* [The data]
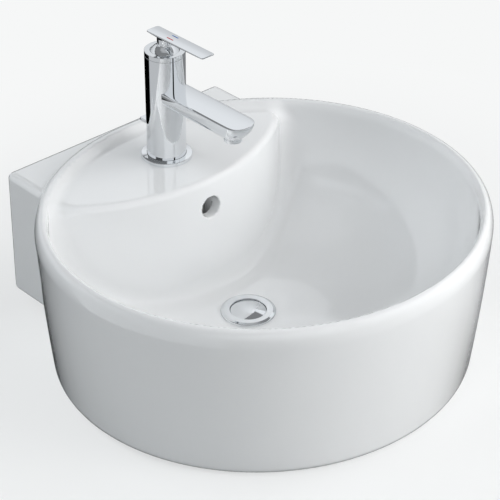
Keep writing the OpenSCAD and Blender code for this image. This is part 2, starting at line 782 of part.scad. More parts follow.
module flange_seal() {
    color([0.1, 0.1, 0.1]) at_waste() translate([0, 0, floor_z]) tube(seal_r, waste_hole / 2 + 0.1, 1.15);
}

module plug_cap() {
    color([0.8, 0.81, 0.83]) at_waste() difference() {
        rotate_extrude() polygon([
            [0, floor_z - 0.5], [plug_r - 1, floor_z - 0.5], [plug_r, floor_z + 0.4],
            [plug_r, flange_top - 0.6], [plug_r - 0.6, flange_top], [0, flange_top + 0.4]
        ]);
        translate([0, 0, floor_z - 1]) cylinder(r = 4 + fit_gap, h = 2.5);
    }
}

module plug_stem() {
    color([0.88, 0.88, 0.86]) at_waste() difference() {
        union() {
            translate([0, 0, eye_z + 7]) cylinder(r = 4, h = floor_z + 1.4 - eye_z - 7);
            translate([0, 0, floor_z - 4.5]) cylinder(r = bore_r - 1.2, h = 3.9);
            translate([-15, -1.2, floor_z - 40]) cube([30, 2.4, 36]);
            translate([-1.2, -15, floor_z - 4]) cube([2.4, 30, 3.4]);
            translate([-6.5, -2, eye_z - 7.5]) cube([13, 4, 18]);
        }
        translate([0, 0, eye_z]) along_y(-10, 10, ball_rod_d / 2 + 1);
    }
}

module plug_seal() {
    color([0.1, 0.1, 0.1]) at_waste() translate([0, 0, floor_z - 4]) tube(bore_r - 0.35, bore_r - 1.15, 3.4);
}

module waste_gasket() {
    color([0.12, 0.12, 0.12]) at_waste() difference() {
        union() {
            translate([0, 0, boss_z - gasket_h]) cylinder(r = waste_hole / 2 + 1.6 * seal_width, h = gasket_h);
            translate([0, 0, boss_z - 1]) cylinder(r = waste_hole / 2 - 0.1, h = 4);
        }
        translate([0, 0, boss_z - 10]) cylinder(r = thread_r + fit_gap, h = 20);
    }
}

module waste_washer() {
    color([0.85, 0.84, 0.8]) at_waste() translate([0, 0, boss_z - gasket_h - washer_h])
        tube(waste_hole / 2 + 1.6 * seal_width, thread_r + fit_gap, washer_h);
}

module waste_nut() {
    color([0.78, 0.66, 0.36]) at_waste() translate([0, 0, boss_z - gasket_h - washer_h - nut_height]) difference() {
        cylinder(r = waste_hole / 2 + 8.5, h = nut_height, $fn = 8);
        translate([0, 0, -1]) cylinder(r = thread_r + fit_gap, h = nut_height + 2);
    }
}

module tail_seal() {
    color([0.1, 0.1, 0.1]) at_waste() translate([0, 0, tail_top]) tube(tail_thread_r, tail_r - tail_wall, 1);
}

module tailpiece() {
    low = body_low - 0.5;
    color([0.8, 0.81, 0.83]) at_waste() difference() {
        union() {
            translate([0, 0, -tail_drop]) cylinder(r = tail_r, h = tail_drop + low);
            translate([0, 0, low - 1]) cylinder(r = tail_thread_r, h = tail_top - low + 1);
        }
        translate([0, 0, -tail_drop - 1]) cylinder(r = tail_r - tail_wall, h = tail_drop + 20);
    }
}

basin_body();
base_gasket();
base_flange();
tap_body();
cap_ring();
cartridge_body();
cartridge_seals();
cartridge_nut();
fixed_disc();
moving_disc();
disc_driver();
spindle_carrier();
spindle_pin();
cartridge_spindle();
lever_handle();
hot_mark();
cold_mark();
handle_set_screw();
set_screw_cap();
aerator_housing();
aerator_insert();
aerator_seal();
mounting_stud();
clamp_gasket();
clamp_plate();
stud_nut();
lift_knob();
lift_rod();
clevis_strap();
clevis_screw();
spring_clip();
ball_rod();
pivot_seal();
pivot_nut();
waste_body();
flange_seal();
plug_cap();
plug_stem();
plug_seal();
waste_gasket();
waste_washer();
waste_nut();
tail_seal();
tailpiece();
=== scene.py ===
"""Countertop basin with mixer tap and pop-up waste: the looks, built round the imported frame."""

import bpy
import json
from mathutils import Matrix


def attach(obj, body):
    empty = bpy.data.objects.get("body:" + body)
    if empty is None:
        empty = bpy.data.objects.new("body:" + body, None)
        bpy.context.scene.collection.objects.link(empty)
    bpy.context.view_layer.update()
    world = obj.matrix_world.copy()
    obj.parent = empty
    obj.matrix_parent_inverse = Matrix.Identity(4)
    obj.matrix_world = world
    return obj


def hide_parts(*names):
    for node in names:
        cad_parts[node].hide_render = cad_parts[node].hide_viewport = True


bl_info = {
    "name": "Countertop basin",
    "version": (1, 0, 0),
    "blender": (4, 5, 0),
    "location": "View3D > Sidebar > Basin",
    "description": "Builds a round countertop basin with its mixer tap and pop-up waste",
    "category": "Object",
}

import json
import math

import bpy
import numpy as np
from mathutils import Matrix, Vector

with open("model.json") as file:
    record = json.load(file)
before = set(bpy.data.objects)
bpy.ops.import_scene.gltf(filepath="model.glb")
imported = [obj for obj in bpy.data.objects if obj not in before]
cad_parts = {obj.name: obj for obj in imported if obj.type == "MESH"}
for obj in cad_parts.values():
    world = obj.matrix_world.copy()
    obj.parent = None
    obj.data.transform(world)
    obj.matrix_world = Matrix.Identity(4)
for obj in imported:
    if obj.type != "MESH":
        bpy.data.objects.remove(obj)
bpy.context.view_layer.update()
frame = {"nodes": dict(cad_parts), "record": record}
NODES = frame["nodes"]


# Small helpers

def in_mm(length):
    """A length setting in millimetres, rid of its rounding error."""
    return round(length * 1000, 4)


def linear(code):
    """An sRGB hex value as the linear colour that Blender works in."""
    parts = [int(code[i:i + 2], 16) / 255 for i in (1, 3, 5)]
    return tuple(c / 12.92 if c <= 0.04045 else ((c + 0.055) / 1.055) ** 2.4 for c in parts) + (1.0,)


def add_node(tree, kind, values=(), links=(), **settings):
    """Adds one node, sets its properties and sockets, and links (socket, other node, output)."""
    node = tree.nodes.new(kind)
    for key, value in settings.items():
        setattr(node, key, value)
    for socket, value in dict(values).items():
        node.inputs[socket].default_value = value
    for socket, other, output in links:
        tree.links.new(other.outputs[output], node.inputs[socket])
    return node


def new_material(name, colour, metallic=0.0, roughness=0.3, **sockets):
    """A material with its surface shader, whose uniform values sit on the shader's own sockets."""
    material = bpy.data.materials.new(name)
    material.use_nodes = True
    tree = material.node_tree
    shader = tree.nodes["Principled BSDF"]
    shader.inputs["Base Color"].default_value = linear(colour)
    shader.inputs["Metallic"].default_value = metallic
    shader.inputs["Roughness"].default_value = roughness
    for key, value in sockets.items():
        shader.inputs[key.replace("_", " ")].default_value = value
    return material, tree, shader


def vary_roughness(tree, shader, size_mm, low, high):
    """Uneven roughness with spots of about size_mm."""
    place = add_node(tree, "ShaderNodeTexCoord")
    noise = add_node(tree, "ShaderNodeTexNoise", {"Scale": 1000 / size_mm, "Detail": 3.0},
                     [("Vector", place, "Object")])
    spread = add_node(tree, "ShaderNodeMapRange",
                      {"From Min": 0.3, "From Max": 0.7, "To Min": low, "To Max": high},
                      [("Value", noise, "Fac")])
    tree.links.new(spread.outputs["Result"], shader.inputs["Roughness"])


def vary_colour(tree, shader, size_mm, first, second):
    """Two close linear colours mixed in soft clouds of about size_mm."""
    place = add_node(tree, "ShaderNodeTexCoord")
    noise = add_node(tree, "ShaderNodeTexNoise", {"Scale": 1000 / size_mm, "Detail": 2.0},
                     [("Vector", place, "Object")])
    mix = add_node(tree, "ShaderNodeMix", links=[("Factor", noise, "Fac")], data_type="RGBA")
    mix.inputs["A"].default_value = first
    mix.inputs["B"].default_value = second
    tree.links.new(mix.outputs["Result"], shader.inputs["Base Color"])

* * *

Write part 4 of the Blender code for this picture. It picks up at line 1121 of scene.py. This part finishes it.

* [Exercise brief]
Within the listing above, give again exactly every line from the line with "basin_body();" through the line with "obj.parent = None", both included, and no other line.

* [Solution for this problem]
basin_body();
base_gasket();
base_flange();
tap_body();
cap_ring();
cartridge_body();
cartridge_seals();
cartridge_nut();
fixed_disc();
moving_disc();
disc_driver();
spindle_carrier();
spindle_pin();
cartridge_spindle();
lever_handle();
hot_mark();
cold_mark();
handle_set_screw();
set_screw_cap();
aerator_housing();
aerator_insert();
aerator_seal();
mounting_stud();
clamp_gasket();
clamp_plate();
stud_nut();
lift_knob();
lift_rod();
clevis_strap();
clevis_screw();
spring_clip();
ball_rod();
pivot_seal();
pivot_nut();
waste_body();
flange_seal();
plug_cap();
plug_stem();
plug_seal();
waste_gasket();
waste_washer();
waste_nut();
tail_seal();
tailpiece();
=== scene.py ===
"""Countertop basin with mixer tap and pop-up waste: the looks, built round the imported frame."""

import bpy
import json
from mathutils import Matrix


def attach(obj, body):
    empty = bpy.data.objects.get("body:" + body)
    if empty is None:
        empty = bpy.data.objects.new("body:" + body, None)
        bpy.context.scene.collection.objects.link(empty)
    bpy.context.view_layer.update()
    world = obj.matrix_world.copy()
    obj.parent = empty
    obj.matrix_parent_inverse = Matrix.Identity(4)
    obj.matrix_world = world
    return obj


def hide_parts(*names):
    for node in names:
        cad_parts[node].hide_render = cad_parts[node].hide_viewport = True


bl_info = {
    "name": "Countertop basin",
    "version": (1, 0, 0),
    "blender": (4, 5, 0),
    "location": "View3D > Sidebar > Basin",
    "description": "Builds a round countertop basin with its mixer tap and pop-up waste",
    "category": "Object",
}

import json
import math

import bpy
import numpy as np
from mathutils import Matrix, Vector

with open("model.json") as file:
    record = json.load(file)
before = set(bpy.data.objects)
bpy.ops.import_scene.gltf(filepath="model.glb")
imported = [obj for obj in bpy.data.objects if obj not in before]
cad_parts = {obj.name: obj for obj in imported if obj.type == "MESH"}
for obj in cad_parts.values():
    world = obj.matrix_world.copy()
    obj.parent = None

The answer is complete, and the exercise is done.